The growing crisis in the solar industry has not chosen to exclusively victimize eastern Germany. Solarhybrid, Solar Millennium and Scheuten Solar, all based in western Germany, likewise found themselves making their way to bankruptcy court recently. The Sarasin report also stated that Freiburg-based firm Solar-Fabrik faces an uncertain future as well.
But the eastern German economy remains particularly fragile, even more than 21 years after reunification. Although the region was left largely unscathed by the global economic crisis kicked off by the 2008 bankruptcy of the US investment bank Lehman Brothers, recent years haven't been very kind. Despite some urban bright spots, including the cities of Dresden, Leipzig and Jena, the eastern German economy has been growing more slowly than that in the west for the last two years, raising fears that the post-reunification disparity between the two regions may be growing again instead of shrinking. Not a single company listed on the German blue chip stock exchange index DAX is based in eastern Germany.
In short, despite vast economic and infrastructure improvements over the last decade, the region can ill afford the job losses that are associated with the solar downturn. "Currently, we see an acute risk to tens of thousands of the more than 100,000 German jobs in the solar industry, especially in the east," David Wedepohl of the German Solar Industry Association told SPIEGEL ONLINE.
Jürgen Trittin, parliamentary floor leader for the Green Party, went even further earlier this month when he said that eastern Germany is threatened by a "second deindustrialization."

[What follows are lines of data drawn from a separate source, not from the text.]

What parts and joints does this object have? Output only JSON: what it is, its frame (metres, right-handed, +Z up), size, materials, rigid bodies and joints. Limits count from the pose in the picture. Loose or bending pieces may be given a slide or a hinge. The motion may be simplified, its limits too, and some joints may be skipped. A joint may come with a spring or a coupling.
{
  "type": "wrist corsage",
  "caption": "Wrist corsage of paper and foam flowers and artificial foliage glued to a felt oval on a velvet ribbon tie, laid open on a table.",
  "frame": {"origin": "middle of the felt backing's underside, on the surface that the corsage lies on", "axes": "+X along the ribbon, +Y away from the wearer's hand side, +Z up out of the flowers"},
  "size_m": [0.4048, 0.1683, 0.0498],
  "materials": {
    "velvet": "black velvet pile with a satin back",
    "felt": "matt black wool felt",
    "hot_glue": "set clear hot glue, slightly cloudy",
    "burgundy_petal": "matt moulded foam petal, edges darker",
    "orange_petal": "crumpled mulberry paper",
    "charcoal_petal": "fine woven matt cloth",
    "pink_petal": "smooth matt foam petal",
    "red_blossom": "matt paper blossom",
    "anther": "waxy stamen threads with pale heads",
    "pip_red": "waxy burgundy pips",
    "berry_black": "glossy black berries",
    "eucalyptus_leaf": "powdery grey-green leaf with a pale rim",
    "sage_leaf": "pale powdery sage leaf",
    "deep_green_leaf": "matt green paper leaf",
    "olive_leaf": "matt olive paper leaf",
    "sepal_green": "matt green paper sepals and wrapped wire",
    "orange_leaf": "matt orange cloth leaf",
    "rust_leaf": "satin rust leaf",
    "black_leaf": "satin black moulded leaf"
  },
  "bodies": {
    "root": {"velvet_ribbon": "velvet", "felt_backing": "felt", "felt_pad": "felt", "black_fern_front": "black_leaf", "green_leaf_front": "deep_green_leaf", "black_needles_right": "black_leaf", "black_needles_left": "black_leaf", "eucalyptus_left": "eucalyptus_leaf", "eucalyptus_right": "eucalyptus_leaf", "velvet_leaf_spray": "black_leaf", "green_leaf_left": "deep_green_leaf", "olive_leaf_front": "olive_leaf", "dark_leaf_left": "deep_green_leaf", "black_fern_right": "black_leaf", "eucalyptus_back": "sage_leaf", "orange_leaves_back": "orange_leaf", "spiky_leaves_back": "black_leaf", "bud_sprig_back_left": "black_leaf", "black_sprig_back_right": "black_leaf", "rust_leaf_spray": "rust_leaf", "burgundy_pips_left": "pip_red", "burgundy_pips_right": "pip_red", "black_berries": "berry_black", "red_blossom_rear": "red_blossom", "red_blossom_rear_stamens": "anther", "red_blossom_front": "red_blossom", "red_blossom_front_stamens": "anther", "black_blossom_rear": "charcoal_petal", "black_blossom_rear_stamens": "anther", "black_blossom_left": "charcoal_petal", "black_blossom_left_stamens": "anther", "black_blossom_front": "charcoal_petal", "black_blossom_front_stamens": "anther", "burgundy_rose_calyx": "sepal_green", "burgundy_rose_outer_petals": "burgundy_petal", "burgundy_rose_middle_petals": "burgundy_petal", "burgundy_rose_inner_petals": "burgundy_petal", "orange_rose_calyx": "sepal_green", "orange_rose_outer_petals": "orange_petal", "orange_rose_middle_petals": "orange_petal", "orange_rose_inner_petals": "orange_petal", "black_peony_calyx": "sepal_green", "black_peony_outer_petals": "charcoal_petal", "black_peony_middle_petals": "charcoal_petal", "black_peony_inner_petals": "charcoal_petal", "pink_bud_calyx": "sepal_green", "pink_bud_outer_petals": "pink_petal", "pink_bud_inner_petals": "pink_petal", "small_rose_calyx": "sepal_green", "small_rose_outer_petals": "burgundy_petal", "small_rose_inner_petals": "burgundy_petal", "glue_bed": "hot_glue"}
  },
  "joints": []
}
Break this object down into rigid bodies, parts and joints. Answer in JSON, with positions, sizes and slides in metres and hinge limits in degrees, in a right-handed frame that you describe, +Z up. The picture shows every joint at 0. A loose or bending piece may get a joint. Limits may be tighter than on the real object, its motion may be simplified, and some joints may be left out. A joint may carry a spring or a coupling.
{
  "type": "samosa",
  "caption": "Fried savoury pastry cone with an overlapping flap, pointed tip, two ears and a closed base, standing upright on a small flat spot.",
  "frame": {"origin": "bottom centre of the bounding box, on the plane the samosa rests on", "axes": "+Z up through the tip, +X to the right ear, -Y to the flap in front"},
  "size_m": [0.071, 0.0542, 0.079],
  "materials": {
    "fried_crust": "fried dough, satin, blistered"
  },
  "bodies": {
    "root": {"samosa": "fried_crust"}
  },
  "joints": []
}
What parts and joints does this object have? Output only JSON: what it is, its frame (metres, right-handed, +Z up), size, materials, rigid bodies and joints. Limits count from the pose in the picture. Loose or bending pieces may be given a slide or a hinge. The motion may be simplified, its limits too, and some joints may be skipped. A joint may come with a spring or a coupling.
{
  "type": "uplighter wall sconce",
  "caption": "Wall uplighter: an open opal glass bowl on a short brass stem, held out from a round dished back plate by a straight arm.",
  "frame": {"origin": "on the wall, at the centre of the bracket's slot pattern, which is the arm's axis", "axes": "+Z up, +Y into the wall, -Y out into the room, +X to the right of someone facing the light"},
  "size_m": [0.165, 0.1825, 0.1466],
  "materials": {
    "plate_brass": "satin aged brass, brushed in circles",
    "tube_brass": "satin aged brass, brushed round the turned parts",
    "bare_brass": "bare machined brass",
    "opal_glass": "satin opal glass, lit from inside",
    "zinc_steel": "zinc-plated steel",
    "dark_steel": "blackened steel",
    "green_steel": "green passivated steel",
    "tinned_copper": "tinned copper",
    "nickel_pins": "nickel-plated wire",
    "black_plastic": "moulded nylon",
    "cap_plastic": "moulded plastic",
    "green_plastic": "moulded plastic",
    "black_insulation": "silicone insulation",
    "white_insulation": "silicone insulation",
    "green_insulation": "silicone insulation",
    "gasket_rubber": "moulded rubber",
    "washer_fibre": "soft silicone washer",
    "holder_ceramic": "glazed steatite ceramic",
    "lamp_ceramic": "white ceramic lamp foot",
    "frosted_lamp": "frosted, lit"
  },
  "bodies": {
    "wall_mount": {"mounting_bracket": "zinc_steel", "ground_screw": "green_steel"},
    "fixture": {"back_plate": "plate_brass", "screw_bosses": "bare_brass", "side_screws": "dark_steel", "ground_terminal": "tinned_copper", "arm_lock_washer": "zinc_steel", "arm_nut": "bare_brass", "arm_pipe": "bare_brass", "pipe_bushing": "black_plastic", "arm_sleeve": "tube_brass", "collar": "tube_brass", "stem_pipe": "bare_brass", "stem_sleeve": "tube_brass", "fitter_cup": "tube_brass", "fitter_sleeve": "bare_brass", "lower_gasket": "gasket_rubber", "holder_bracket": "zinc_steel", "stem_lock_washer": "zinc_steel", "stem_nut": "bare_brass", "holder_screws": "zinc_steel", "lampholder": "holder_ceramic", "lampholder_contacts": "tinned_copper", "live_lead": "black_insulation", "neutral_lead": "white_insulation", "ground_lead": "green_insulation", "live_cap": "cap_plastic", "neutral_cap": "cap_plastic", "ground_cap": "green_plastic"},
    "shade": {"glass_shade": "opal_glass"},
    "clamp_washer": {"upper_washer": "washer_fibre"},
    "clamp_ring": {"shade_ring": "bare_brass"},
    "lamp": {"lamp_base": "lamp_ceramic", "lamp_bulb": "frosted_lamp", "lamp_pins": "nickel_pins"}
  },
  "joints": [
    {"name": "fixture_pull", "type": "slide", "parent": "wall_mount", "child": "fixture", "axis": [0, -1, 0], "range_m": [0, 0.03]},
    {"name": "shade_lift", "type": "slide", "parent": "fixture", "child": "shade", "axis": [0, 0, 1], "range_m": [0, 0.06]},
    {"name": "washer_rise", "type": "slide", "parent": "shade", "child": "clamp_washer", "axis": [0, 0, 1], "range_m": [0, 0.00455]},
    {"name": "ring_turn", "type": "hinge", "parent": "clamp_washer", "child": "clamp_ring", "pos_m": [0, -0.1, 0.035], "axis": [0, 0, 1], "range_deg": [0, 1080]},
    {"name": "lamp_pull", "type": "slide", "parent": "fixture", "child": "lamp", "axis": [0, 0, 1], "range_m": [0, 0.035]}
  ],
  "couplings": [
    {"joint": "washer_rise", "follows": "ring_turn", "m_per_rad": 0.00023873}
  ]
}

Trittin's comment, of course, is infused with a heavy dose of political posturing. In March, the government of Chancellor Angela Merkel announced its intention to cut solar feed-in tariffs by up to 30 percent, partially a result of the solar boom those subsidies helped to create. As solar capacity skyrocketed in the country, so did the costs associated with the feed-in tariffs, resulting in significant government expenditures for a technology that represents only a tiny portion of Germany's energy mix.
Cuts and Compensation
Such arguments, however, are not welcome in the solar industry. Insiders say that the months of political bickering that led up to the subsidy cuts contributed to a significant reduction in foreign investment in 2011. Politicians in eastern Germany are likewise furious, including many from within the ranks of Merkel's own conservative Christian Democrats. They argue that the sudden reduction of the feed-in tariffs is nothing less than a death sentence for Germany's solar energy. Indeed, some eastern German states have vowed to attempt to block or adjust the reduced subsidy regime when it comes up for approval in the Bundesrat, Germany's upper legislative chamber, on May 11.

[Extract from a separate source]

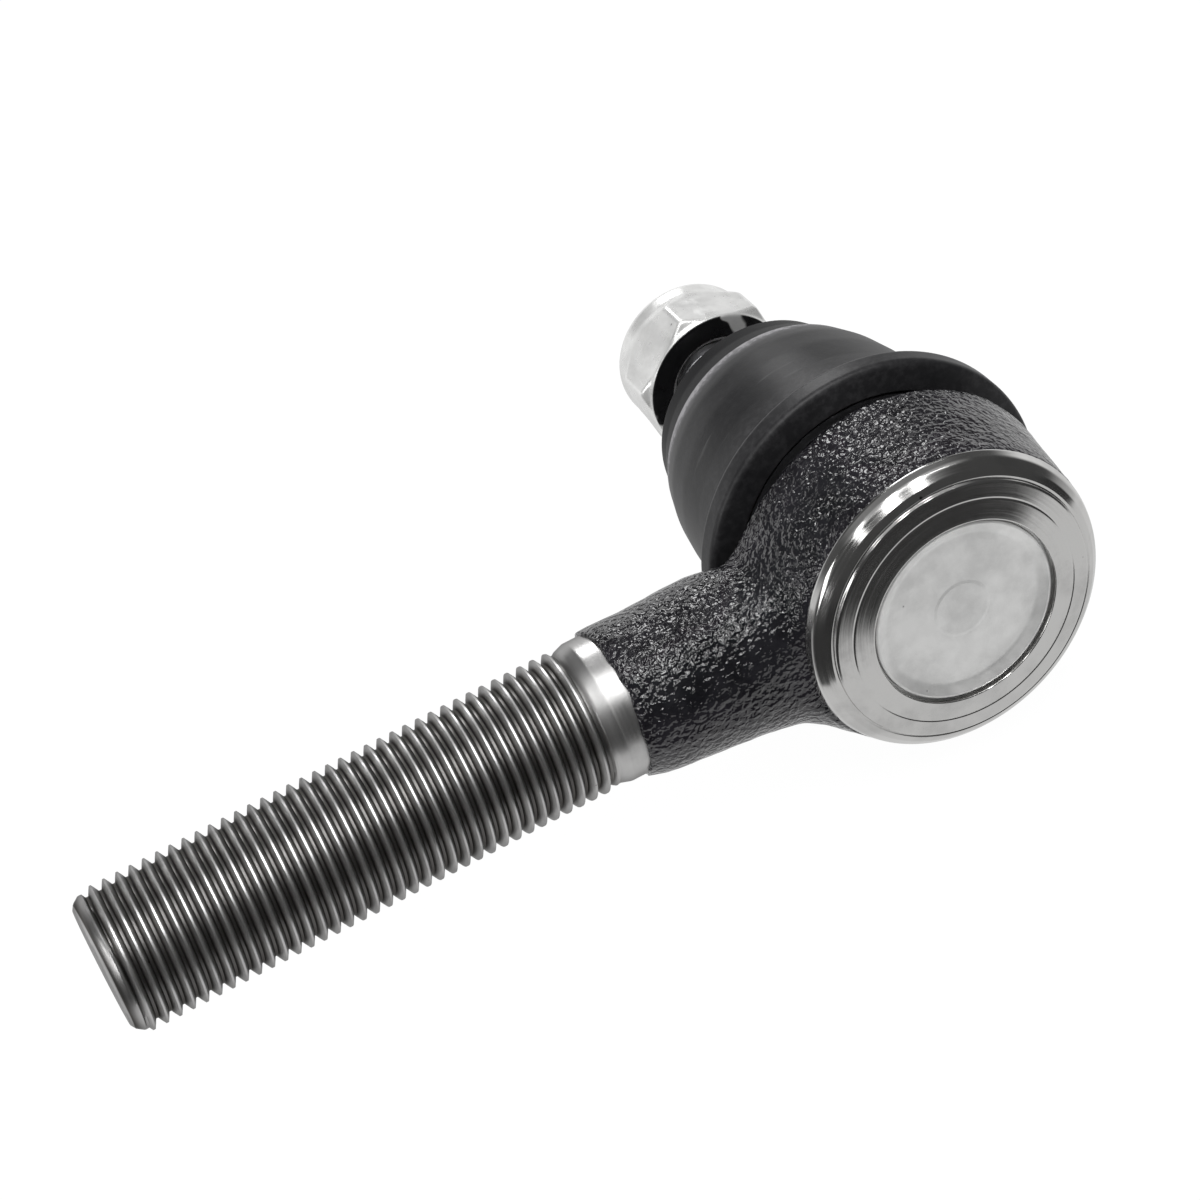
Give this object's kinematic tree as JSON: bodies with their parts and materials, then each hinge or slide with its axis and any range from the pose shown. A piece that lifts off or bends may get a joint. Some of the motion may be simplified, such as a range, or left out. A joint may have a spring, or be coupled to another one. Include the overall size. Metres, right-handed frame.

"We will now have to look at areas where we can make cuts and compensate … to balance out this setback," Wilke said. "When the federal government is no longer reliable and changes policy, it has to realize that this has effects in certain regions. They can't expect those regions and municipalities to carry the costs alone."
Still, Wilke emphasizes that, with a healthy stable of well-trained workers, the situation is still better than it was 10 years ago. "We have to look ahead and not bury our heads in the sand," he said. "Nowadays, industries don't stay in the same place for decades. We have to begin looking for the next opportunity."